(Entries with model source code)
----------

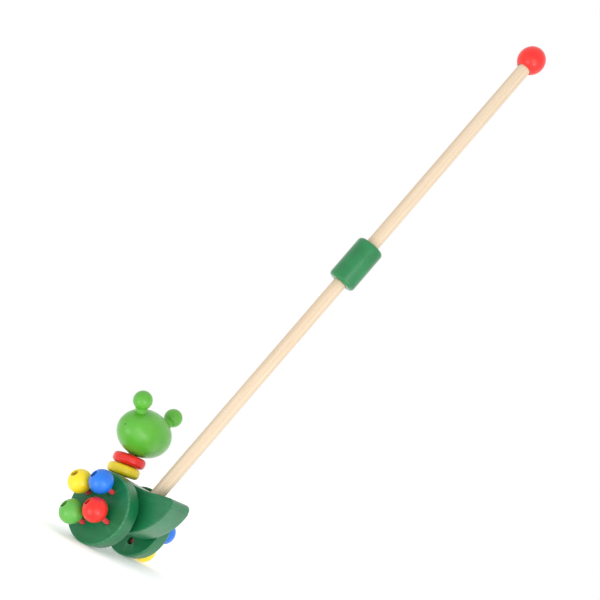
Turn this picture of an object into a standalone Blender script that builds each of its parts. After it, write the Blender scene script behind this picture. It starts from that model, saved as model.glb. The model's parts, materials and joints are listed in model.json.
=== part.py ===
"""Push-along bug on a stick, in painted and plain turned wood.

Two discs on one axle carry a half-moon body between them.  Four beads sit
on short elastic cords on the outer face of each disc.  The body holds a neck
with two loose rings and a turned head with two ball ears, and a leaning
two-part stick joined by a sleeve and topped by a ball.

Metres, +Z up, the toy faces -Y, its left is +X.  The origin is the point on
the floor under the middle of the axle.
"""

import math

import bmesh
import bpy
from mathutils import Matrix, Vector

# Clearance between pieces that touch, and around the turning axle.
GAP = 0.0003
# Radial clearance of a cord in its hole, and of its knot in the wider mouth.
CORD_PLAY = 0.0004
KNOT_PLAY = 0.0007
# How far a cutter runs on past the surface it opens.
CUTTER_OVERRUN = 0.04

# Body block, cut from a board and rounded along its edges.
BODY_WIDTH = 0.0286
BODY_EDGE = 0.0012
BODY_FRONT_Y = -0.0355
BODY_NOSE_RADIUS = 0.011
BODY_TAIL_RADIUS = 0.005
BODY_TOP = ((-0.0245, 0.0284), (-0.008, 0.0279), (0.008, 0.0276),
            (0.022, 0.0279), (0.034, 0.0298), (0.0455, 0.0314))
BELLY_RADIUS = 0.047
BELLY_CENTRE = (0.005, 0.035)

# Discs and their axle.
WHEEL_RADIUS = 0.030
WHEEL_WIDTH = 0.0145
WHEEL_EDGE = 0.002
WHEEL_GAP = 0.0055
WHEEL_INNER_X = BODY_WIDTH / 2 + WHEEL_GAP
WHEEL_OUTER_X = WHEEL_INNER_X + WHEEL_WIDTH
AXLE_RADIUS = 0.004
AXLE_SOCKET = 0.008
AXLE_Z = WHEEL_RADIUS

# Cords and their knots.
CORD_RADIUS = 0.0019
KNOT_RADIUS = 0.0024
KNOT_TIP_RADIUS = 0.0013
KNOT_LENGTH = 0.003
KNOT_EASE = 0.0008
CORD_HOLE_RADIUS = CORD_RADIUS + CORD_PLAY
KNOT_HOLE_RADIUS = KNOT_RADIUS + KNOT_PLAY
KNOT_HOLE_DEPTH = 0.005
DISC_KNOT_RECESS = 0.0012
BEAD_KNOT_RECESS = 0.0008
CORD_BEND_OUT = 0.0015

# Beads.  They stand clear of the disc, and their holes lie far enough out
# that the beads clear each other.
BEAD_RADIUS = 0.010
BEAD_LIP = 0.0005
BEAD_FLAT_RADIUS = KNOT_HOLE_RADIUS + BEAD_LIP
BEAD_CLEAR_OF_DISC = 0.0023
BEAD_STAND = BEAD_RADIUS + BEAD_CLEAR_OF_DISC
HOLE_CIRCLE = 1.68 * BEAD_RADIUS

# Where each bead sits: its colour, the angle of its hole from +Z towards +Y,
# and how far it leans from its hole towards +Y and +Z, in bead radii.
LEFT_BEADS = (
    ("blue", 22.4, -0.57, 0.42),
    ("red", 112.4, -0.72, 0.49),
    ("green", 202.4, -0.57, 0.43),
    ("yellow", 292.4, -0.34, 0.58),
)
RIGHT_BEADS = (
    ("blue", 70.7, 0.0, -0.45),
    ("yellow", 160.7, 0.0, -0.40),
    ("green", 250.7, 0.0, -0.45),
    ("red", 340.7, 0.0, -0.45),
)

# Neck, rings and head.
NECK_LEAN = math.radians(3.2)
NECK_RADIUS = 0.004
NECK_FOOT = (-0.0204, 0.0337)
NECK_SOCKET = 0.0165
RING_RADIUS = 0.0146
RING_PLAY = 0.0012
RING_BORE = NECK_RADIUS + RING_PLAY
RING_BORE_EDGE = 0.0010
RING_THICKNESS = 0.0090
RING_EDGE = 0.0036
RING_SPACE = 0.0007
RING_TILT = math.radians(6.6)
RING_HEIGHTS = (("yellow", 0.0), ("red", RING_THICKNESS + RING_SPACE))
HEAD_HALF_WIDTH = 0.03035
HEAD_RADIUS = 0.0207
HEAD_CLEAR_OF_RING = 0.00085
HEAD_HEIGHT = RING_HEIGHTS[-1][1] + RING_THICKNESS / 2 + HEAD_CLEAR_OF_RING + HEAD_RADIUS
HEAD_NECK_SOCKET = 0.013
HEAD_DIMPLE_RADIUS = 0.0012
HEAD_DIMPLE_DEPTH = 0.0009
EAR_RADIUS = 0.0084
EAR_STEM_RADIUS = 0.0045
EAR_WAIST = 0.0016
EAR_WAIST_EASE = 0.0004
EAR_STAND = EAR_RADIUS + EAR_WAIST
EAR_SOCKET = 0.006
EAR_ROOT_ANGLE = math.radians(48.2)
EAR_SPLAY = math.radians(31.7)

# Stick, sleeve and the ball on top.  Places along the stick are measured
# from STICK_FOOT.
STICK_RADIUS = 0.006
STICK_LEAN = math.radians(17.5)
STICK_FOOT = (0.02055, 0.020)
STICK_SOCKET = -0.017
STICK_CHAMFER = 0.0006
SLEEVE_RADIUS = 0.0128
SLEEVE_LENGTH = 0.0425
SLEEVE_EDGE = 0.0033
SLEEVE_CENTRE = 0.267
BALL_RADIUS = 0.0125
BALL_CENTRE = 0.5087
BALL_SOCKET = 0.011

COLOURS = {
    "blue": (45, 130, 250),
    "red": (232, 44, 36),
    "yellow": (240, 212, 40),
    "green": (96, 186, 88),
    "dark_green": (52, 128, 84),
    "head_green": (92, 176, 62),
    "cord_red": (206, 34, 40),
    "wood": (234, 212, 180),
}


def linear(channel):
    """One 0-255 screen value as the linear value a shader takes."""
    value = channel / 255
    return value / 12.92 if value <= 0.04045 else ((value + 0.055) / 1.055) ** 2.4


def finish(piece, colour, roughness):
    """Give a piece its own material."""
    material = bpy.data.materials.new(piece.name)
    material.use_nodes = True
    shader = material.node_tree.nodes["Principled BSDF"]
    shader.inputs["Base Color"].default_value = (*map(linear, COLOURS[colour]), 1)
    shader.inputs["Roughness"].default_value = roughness
    piece.data.materials.clear()
    piece.data.materials.append(material)


def add_piece(name, bm, place):
    """Turn a finished bmesh into an object with smooth sides and crisp corners."""
    bmesh.ops.recalc_face_normals(bm, faces=bm.faces)
    mesh = bpy.data.meshes.new(name)
    bm.to_mesh(mesh)
    bm.free()
    for face in mesh.polygons:
        face.use_smooth = True
    mesh.set_sharp_from_angle(angle=math.radians(38))
    piece = bpy.data.objects.new(name, mesh)
    bpy.context.scene.collection.objects.link(piece)
    piece.matrix_world = place
    return piece


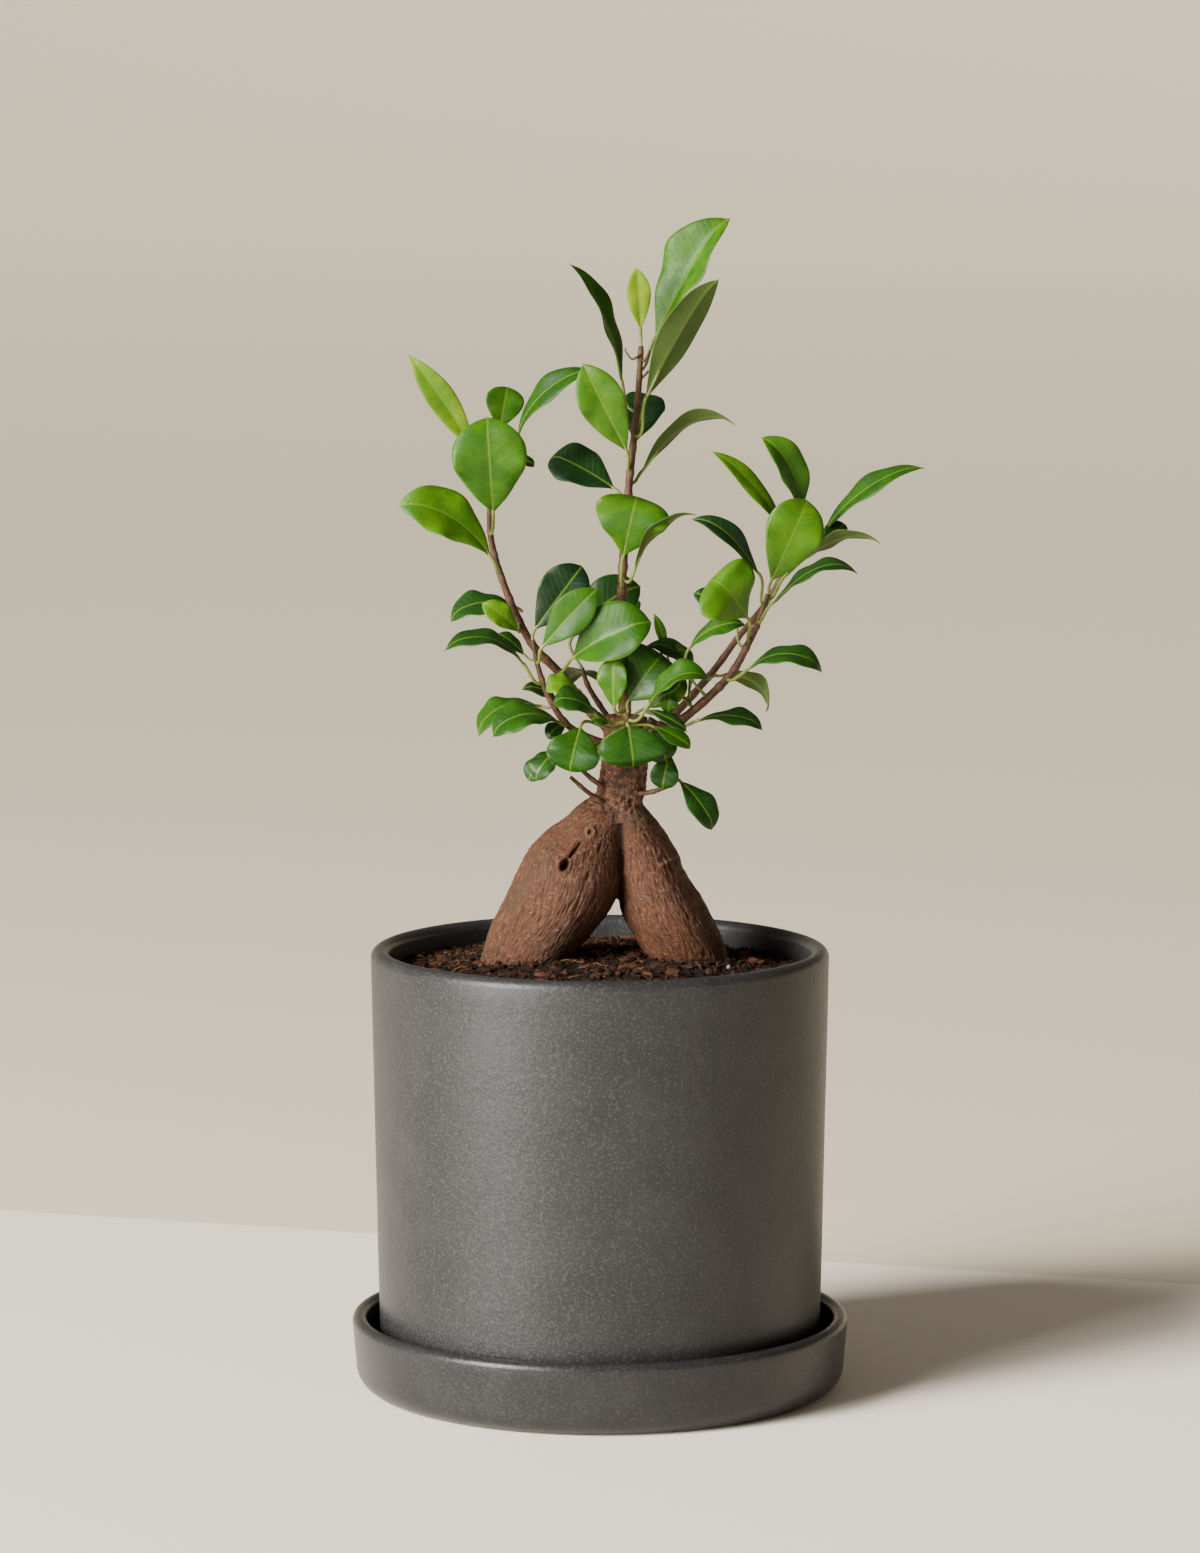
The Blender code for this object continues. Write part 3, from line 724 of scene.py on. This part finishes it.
stemLook = {"edges": 16, "nodeGap": 8.5, "nodeSwell": 0.20, "nodeWide": 0.8, "unevenness": 0.16}
budPlan = {
    # small growths: line, then radius at the start and at the end
    "neck_stub": ([(12, -3, 235), (16.5, -5, 239), (19, -6, 243)], 2.2, 1.7),
    "second_low_twig": ([(4, -5, 211), (-4, -9, 217), (-10.5, -12, 223)], 1.0, 0.7),
    "hooked_bud": ([(14.4, -1, 373), (11.5, -2, 371.5), (9.3, -2, 374), (9, -2, 375.5)], 0.45, 0.2),
    "stalk_stub_1": ([(14.4, 0, 370), (16.6, -1, 372), (17.6, -1, 374.5)], 0.6, 0.45),
    "stalk_stub_2": ([(13.8, 0, 364), (16.2, -1, 366), (17.2, -1, 367.5)], 0.6, 0.4),
}


def stemMaterial():
    # young bark, brown low down and greener at the tips, with pale leaf scars
    made, tree, shader = newMaterial("youngBark")
    place = objectPlace(tree)
    grain = cloud(tree, place, 520, 5, 0.65)
    colour = ramp(tree, grain, ((0.25, (0.020, 0.0074, 0.0039)), (0.5, (0.062, 0.0254, 0.0127)),
                                (0.75, (0.118, 0.0601, 0.0324))))
    young = fade(tree, own(tree, "along"), 0.45, 1.0, 0.0, 0.6)
    colour = mixColour(tree, young, colour, (0.046, 0.0347, 0.0099))
    colour = mixColour(tree, times(tree, own(tree, "node"), 0.5), colour, (0.124, 0.0694, 0.0374))
    fillInputs(tree, shader, {"Base Color": colour, "Roughness": 0.6, "Specular IOR Level": 0.25,
                              "Normal": bump(tree, grain, 0.6, 0.0004)})
    return made


def makeShoot(name, points, thick, thin, finish):
    # a knobbly tube with a swelling at every node; thick and thin are radii
    look = stemLook
    line = smoothLine(points, 16)
    last = len(line) - 1
    radii, alongs, nodes = [], [], []
    walked = random.Random(name).uniform(0, look["nodeGap"])
    for i, point in enumerate(line):
        walked += (point - line[max(0, i - 1)]).length
        off = abs((walked % look["nodeGap"]) - look["nodeGap"] / 2)
        node = math.exp(-(off / look["nodeWide"]) ** 2)
        radii.append((thick + (thin - thick) * i / last) * (1 + look["nodeSwell"] * node))
        alongs += [i / last] * look["edges"]
        nodes += [node] * look["edges"]
    ringed = tubePoints(line, radii, look["edges"])
    shaped = []
    for i, point in enumerate(ringed):
        centre = line[i // look["edges"]]
        uneven = look["unevenness"] * thick / 2 * noise.noise(point * 0.9)
        shaped.append(point + (point - centre).normalized() * uneven)
    faces = ringFaces(0, len(line), look["edges"])
    return buildPiece(name, shaped, faces, [finish], marks={"along": alongs, "node": nodes})


def makeStems():
    finish = stemMaterial()
    for name, (points, thick, thin) in stemPlan.items():
        piece = makeShoot("fine_" + name, points, thick / 2, thin / 2, finish)
        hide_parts(name)
    for name, (points, thick, thin) in budPlan.items():
        makeShoot(name, points, thick, thin, finish)


makeStems()
print("stems are drawn")


# leaves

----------

Starting from the line with "hide_parts(name)" and ending with the final line of the data, quote every line exactly, both ends included.

        hide_parts(name)
    for name, (points, thick, thin) in budPlan.items():
        makeShoot(name, points, thick, thin, finish)


makeStems()
print("stems are drawn")


# leaves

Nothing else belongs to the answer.